Australian wildlife is generally unique to Australia. The Kangaroos, Wallaroos, Wallabies, Pademelons, and tree kangaroos are all in the same group. There are really only four large kangaroos – the image below is of an Eastern Grey Kangaroo. The baby in the pouch moves around a lot and the view this one is getting is not routine. This baby can get out and hop around on its own easily. The female can have a baby out of the pouch, another in the pouch, and a third (as an embryo) waiting to be “started”. This is an adaptation to the driest times when the young die.

 The koalas that we saw were usually asleep; actually almost all were always asleep and looked like a gray pillow in the tree. This one was being moved and at least looked alive.

One of my lectures for the Smithsonian Journey travelers is actually a walk in the Royal Botanic Gardens. These 1037 acres are right in town and adjacent to the Opera House and (of course) water. The images below are very typical of what we see as we wander through the greenery. The Sulfur-crested Cockatoos are eating in the grass or flying about, the fruit bats do little during the day except hang around, and the palms provide roosting sites for Royal Spoonbills and many other birds.

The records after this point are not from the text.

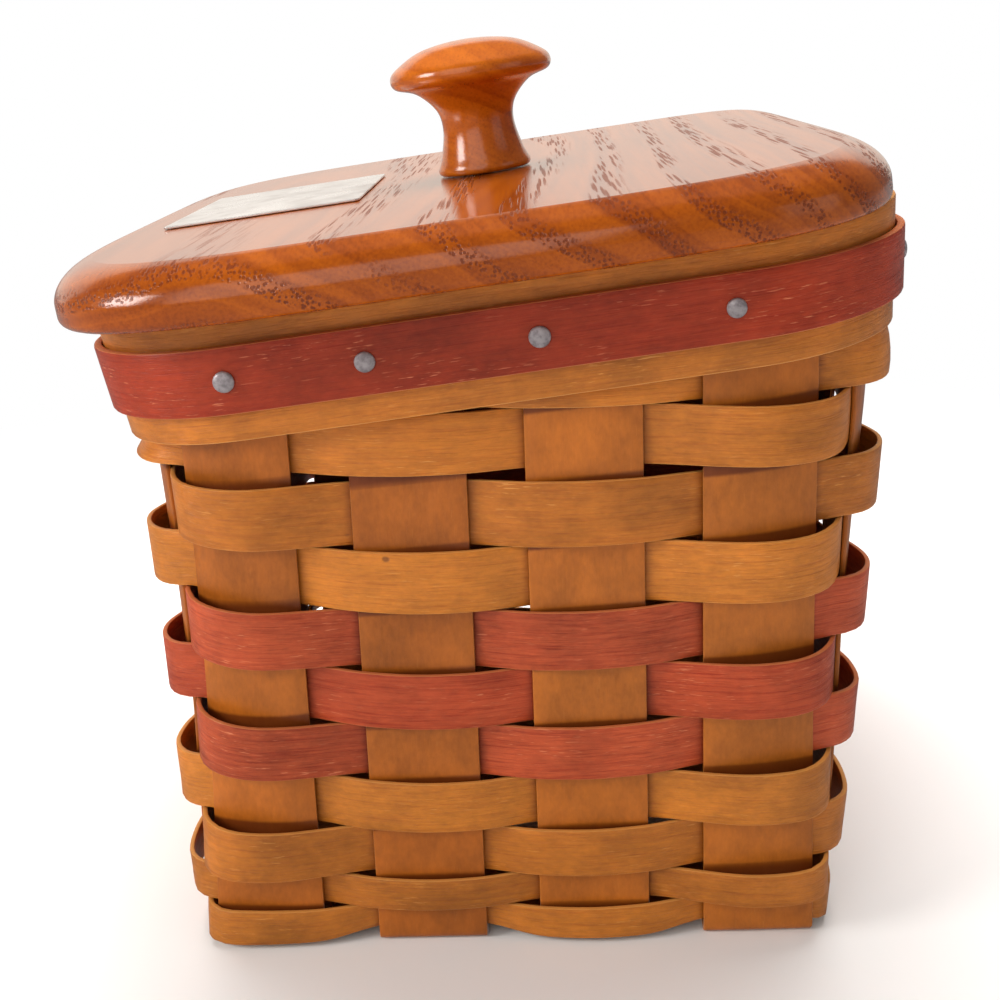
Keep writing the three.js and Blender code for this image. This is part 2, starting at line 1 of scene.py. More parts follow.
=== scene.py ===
"""Looks of the lidded splint basket: woven maple and rose splints, a nailed rim, an oak lid.

Sizes are in millimetres until a mesh is made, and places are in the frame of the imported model:
+Z up, the rim's low end towards -X, the basket standing on z = 0.
"""
import math

import bmesh
import bpy
import numpy as np
from mathutils import Matrix, Vector


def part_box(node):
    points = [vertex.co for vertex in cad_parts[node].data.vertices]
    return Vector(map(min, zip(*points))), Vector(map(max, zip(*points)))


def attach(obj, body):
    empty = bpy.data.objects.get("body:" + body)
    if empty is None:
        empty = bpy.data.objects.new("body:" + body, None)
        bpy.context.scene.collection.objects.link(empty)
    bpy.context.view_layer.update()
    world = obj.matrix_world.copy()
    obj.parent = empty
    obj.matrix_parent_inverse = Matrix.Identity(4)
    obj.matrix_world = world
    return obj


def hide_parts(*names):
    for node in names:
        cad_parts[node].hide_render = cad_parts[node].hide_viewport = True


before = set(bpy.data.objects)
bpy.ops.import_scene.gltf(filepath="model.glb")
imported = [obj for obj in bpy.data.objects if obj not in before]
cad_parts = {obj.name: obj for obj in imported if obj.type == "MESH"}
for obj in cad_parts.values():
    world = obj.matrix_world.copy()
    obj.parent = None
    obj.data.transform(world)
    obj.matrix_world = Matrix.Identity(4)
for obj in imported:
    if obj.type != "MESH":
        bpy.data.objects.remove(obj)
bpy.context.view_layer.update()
MM = 0.001

# Photograph's camera, from a fit to the splint rows, the rim, the lid and the knob
CAMERA_PLACE = (9.72, -314.54, 178.62)
CAMERA_YAW, CAMERA_PITCH, CAMERA_ROLL = -0.0264, 0.2344, 0.0385
CAMERA_LENS = 48.14
CAMERA_SHIFT = (-0.0011, -0.1346)

# Basket body, on the middle of the splints' thickness
HALF_X, HALF_Y, BASE_CORNER = 63.3, 74.0, 3.0
GROW_LEFT, GROW_RIGHT, GROW_Y, GROW_CORNER, GROW_BOW = 0.056, 0.092, 0.004, 0.19, 0.005
OPEN_LEFT, OPEN_RIGHT = 6.0, 2.5
SPLINT_WIDTH, SPLINT_THICK, SPLINT_BEND, SPLINTS = 22.2, 1.0, 1.5, 4
FRONT_ROOM, SIDE_ROOM = 2.3, 8.9
SEAT_GAP, ROW_GAP, EDGE_ROOM = 0.3, 0.4, 0.3
WEAVER_THICK, BULGE, CORNER_BULGE, ROWS = 1.0, 1.2, 3.0, 11
LOWEST_OUTSIDE, LOWEST_INSIDE, LOWEST_BULGE = 1.2, 2.9, 0.8
NARROW_SHARE, NARROW_ROWS, FIRST_SHARE, SHARE_STEP, TOP_ROOM = 1, 2, 1.48, 0.066, 2.6
RISE_LEFT, RISE_RIGHT = 4.6, 2.8
DYED_ROWS = (4, 5, 6)
LOOSE_ROW, LOOSE_LIFT = 9, 1.6
LAP_UPRIGHT, LAP_REACH, LAPPED_ROWS, BUTT_GAP = 9, 9.0, 9, 0.6

# How softly the strips bend, how far the painted shade of the weave's hollows fades, and the steps they
# are drawn in
OFFSET_EASE, BULGE_EASE, FLOOR_EASE, BAND_FADE, HOLLOW_SHADE_FADE = 2.5, 4.0, 1.5, 3.0, 2.2
ROW_STEP, SPLINT_STEP, BAND_STEP = 1.8, 1.3, 2.5
ROW_COLUMNS, WIDE_COLUMNS, ROW_WAVINESS = 7, 9, 0.12
SPLINT_EDGE, BAND_EDGE = 0.28, 0.45

# Rim
SLOPE = math.radians(6.5)
RIM_HEIGHT, RIM_WIDTH, RIM_FLARE, RIM_INNER, RIM_OUTER, RIM_ROOM = 139.1, 24.0, 0.15, 1.6, 2.4, 0.5
TRIM_WIDTH, TRIM_THICK = 12.7, 1.6
SPLINT_TOP_ROOM = 0.5
TACK_RADIUS, TACK_HEIGHT = 1.95, 0.95
TACKS_LONG, TACKS_SIDE = (-48, -22.5, 9, 44), (-48, -17, 15, 47)

# Lid
LID_HALF_X, LID_HALF_Y, LID_THICK = 83.6, 95.0, 11.2
LID_SQUARENESS = (8, 5, 4.5, 4.2)
OVER_X, OVER_Z, UNDER, ROUND_END = 7.6, 7.2, 2.0, math.radians(77)
PLATE_X, PLATE_Y, PLATE_THICK, PLATE_CORNER = 43.0, 57.0, 0.5, 1.0
KNOB_BASE, KNOB_WAIST, KNOB_WAIST_Z = 10.7, 8.3, 10.5
KNOB_CAP, KNOB_CAP_Z, KNOB_HEIGHT = 18.6, 22.8, 30.0
KNOB_SCREW_HEAD, KNOB_SCREW_DEPTH = 4.0, 2.0

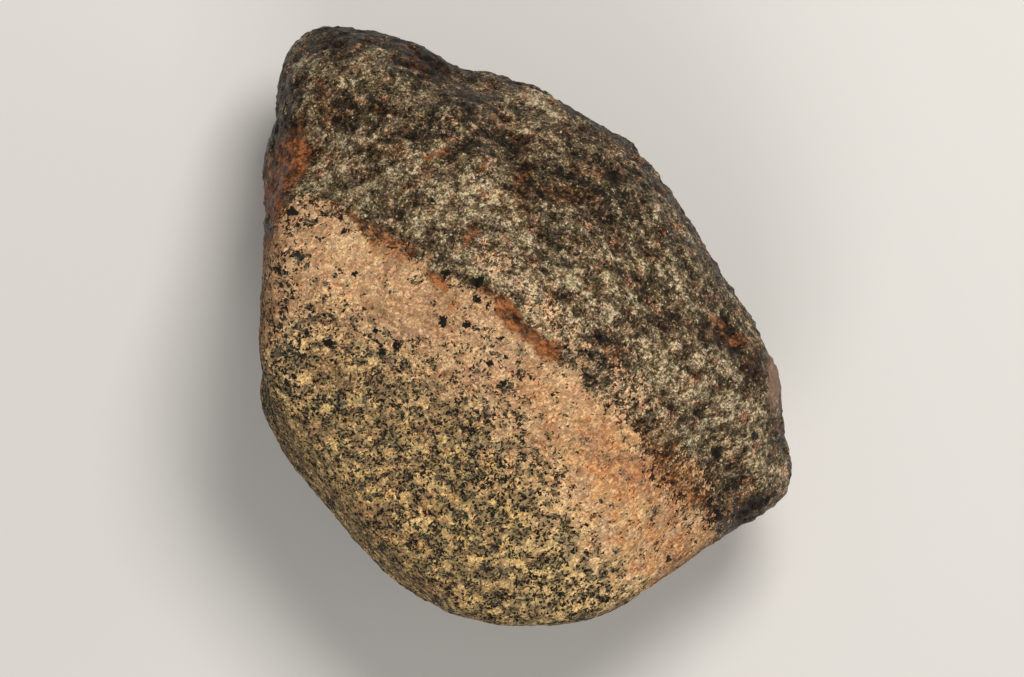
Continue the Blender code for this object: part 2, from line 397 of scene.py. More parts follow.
# Half the width of the band in which the stain fades out at its edge, in pixels, and how much wider
# the band is on the right, past a stretch of the photograph in which it widens
STAIN_FADE = 15
STAIN_FADE_MORE = 18
STAIN_FADE_FROM = 540
STAIN_FADE_TO = 640

# How far the stain's edge wanders in pixels, finely all over and broadly on the hidden sides
EDGE_WANDER = 6
EDGE_WANDER_BELOW = 26

# How far every patch's edge wanders in pixels, and over what distance
PATCH_WANDER = 4
PATCH_WANDER_SPACING = 5 * MM

# The distance from one broad or middling change of tone to the next
BROAD_SPACING = 17 * MM
MIDDLING_SPACING = 7 * MM

# How strong the broad swells are, beside those that the photograph shows
BROAD_SWELL = 0.12

# How far down the sides the patches of the photograph fade out. Below, a zone lies where the broad
# change of tone, from about -1 to 1, goes from the first value to the second, at the given strength
PATCHES_FADE = 25 * MM
HIDDEN_RUST = (0.45, 0.7, 0.5)
HIDDEN_BROWN = (0.1, -0.5, 1.0)
HIDDEN_FLUSH = (0.0, 0.5, 0.6)

# How softly the edges of patches fade, as a share of their size, and those of rust and black grains
SOFT_EDGE = 1.0
SHARP_EDGE = 0.5

# The way that the folds of the crust run, in degrees, and how much longer than wide they are
FOLDS_TURN = 20
FOLDS_LONGER = 1.8

# The way that the stain was brushed on, in degrees
BRUSHED_TURN = -40

# The sizes of the mineral grains in millimetres. Laths run two ways, and have turns in degrees and
# shapes of their own
LARGE_GRAIN = 2.0
MIDDLE_GRAIN = 1.35
SMALL_GRAIN = 0.85
LATH = 0.8
LATH_TURN = (29, 17, 40)
LATH_SHAPE = (1.9, 0.75, 0.9)
CROSS_TURN = (-23, 29, -52)
CROSS_SHAPE = (1.7, 0.7, 0.9)

# The material's noises, from the finest to the broadest: the spacing of each in millimetres, and how
# many finer layers it has. Bends are those of the outlines of the grains
FINE = (0.9, 2.0)
BENDS = (1.6, 2.0)
STREAKS = (1.6, 3.0)
WISPS = (3.2, 2.0)
CLUMPS = (4.2, 3.0)
CLUSTERS = (4.6, 1.0)
STAINS = (7.0, 3.0)
DRIFT = (13.0, 3.0)
NOISE_ROUGHNESS = 0.55

# How far the outlines of the grains bend, in millimetres
GRAIN_BEND = 2.2

# How much longer than wide the streaks and wisps of the stain are
STREAKS_LONGER = 5.0

# How much the height of a spot in millimetres paints it: painted highlights on the crests and painted
# shade in the hollows of the relief
RISE_PAINTED_LIGHT = 0.36

# The finish of the bare crust and of the stain over it, and how far single grains catch the light
CRUST_ROUGHNESS = 0.42
STAIN_ROUGHNESS = 0.85
SPECULAR = 0.16
CRUST_GLINTS = 0.8
STAIN_GLINTS = 0.25

# How high the finest grains stand
BUMP_HEIGHT = 0.4 * MM

# How far single grains part from the colour around them, as tints about mid grey, and how much of
# that is left in the stain
MID_GREY = (0.5, 0.5, 0.5)
REDDER = (0.13, -0.063, -0.034)
YELLOWER = (0.035, 0.0, -0.14)
TINT_IN_STAIN = 0.75

# The relief's inputs and the sizes that set them
RELIEF_INPUTS = {
    "Fold spacing": "fold_spacing",
    "Fold height": "fold_height",
    "Lump spacing": "lump_spacing",
    "Lump height": "lump_height",
    "Grain spacing": "grain_spacing",
    "Grain height": "grain_height",
    "Swell height": "swell_height",
}

# The share of each kind of relief that is left under the stain, and how many finer layers each has
RELIEF_UNDER_STAIN = {"Fold": 0.3, "Lump": 0.35, "Grain": 0.5}
RELIEF_DETAIL = 2.0

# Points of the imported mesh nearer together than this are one
MERGE_WITHIN = 0.01 * MM

# The studio: the floor's half width in metres and its finish, the surround's light, and the soft
# lamps, each with its place and width in metres, its power in watts and its light
FLOOR_REACH = 3
FLOOR_ROUGHNESS = 0.8
SURROUND_LIGHT = (1.0, 0.97, 0.93)
SURROUND_STRENGTH = 0.25
LAMPS = (
    ("key", (0.30, 0.60, 1.4), 0.5, 16.8, (1.0, 0.95, 0.87)),
    ("side", (1.1, 0.1, 0.4), 0.5, 1.5, (1.0, 0.88, 0.76)),
    ("fill", (-0.1, -0.9, 1.1), 0.7, 5.5, (1.0, 0.96, 0.90)),
)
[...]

The Olympic Stadium (2000) is still well used. There were 46,000 volunteers involved in the planning and events and they commemorated them with these posts and their engraved names. A very nice gesture and a nice array. There was only the one Clapp.
The beaches along the coast, even the most famous of them, are small by east coast standards. They are rarely two miles in length and are usually crescents bounded by rock heads. Here is Manly Beach (much like Bondi Beach) with surfers, boogey-boarders, and waves lined up and ready to go. The trees along the beach are Norfolk Island Pines! Yes, the same plant we keep in pots.
Well that is probably enough for today. We are off to New Zealand the day after tomorrow (very early) and the last day in Sydney will feature the Royal Botanic Garden outing, a tour of the Opera House, and the choice of several short-term displays and features that Margaret has located. I will probably photograph in the gardens and may post some wildlife tomorrow. Cheers.